Yes. Dirty covers, worn covers, smearing ink, glossy graphics, and damaged balls can create screen or tracking issues, so indoor inventory needs a surface check.
Use clean indoor-only balls when possible. Test screen marks, dye transfer, and scuff behavior before bulk use. Remove chipped, dirty, or deeply scuffed balls from simulator bays. A ball that is fine outdoors may still be wrong for a premium indoor screen.
What proof should suppliers provide for practice balls?
Ask for setting-specific proof, not a generic practice-ball claim. The proof pack should connect the sample, batch data, setting tests, retained sample, receiving checklist, and change-control rule.

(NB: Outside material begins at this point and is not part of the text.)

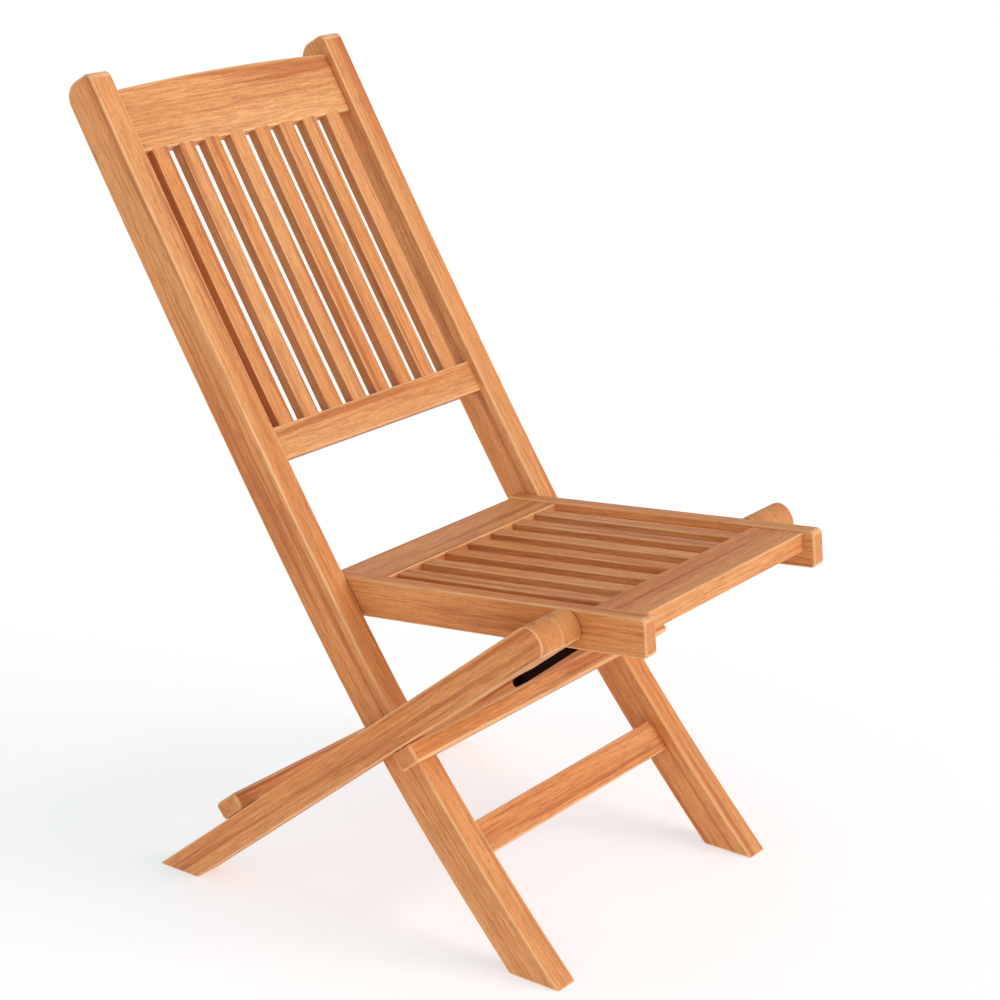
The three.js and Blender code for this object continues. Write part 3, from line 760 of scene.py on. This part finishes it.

Request 12-ball QC raw data, compression and hardness spread, cover/scuff evidence, washer or screen tests where relevant, tracking checks where relevant, and rollout tests for greens practice. Keep retained samples and batch IDs so reorders can be compared against the approved version.
Conclusion
One practice ball cannot optimize every setting.
Lessons need forgiving and repeatable feedback, ranges need washable fleet durability, indoor bays need tracking and screen-safe surfaces, and greens practice needs consistent roll and feel.
Choose by setting first, then verify the supplier’s proof before you scale. The best practice-ball program is not the simplest SKU list; it is the one that protects coaching quality, facility uptime, simulator trust, and short-game feedback in the places your customers actually practice.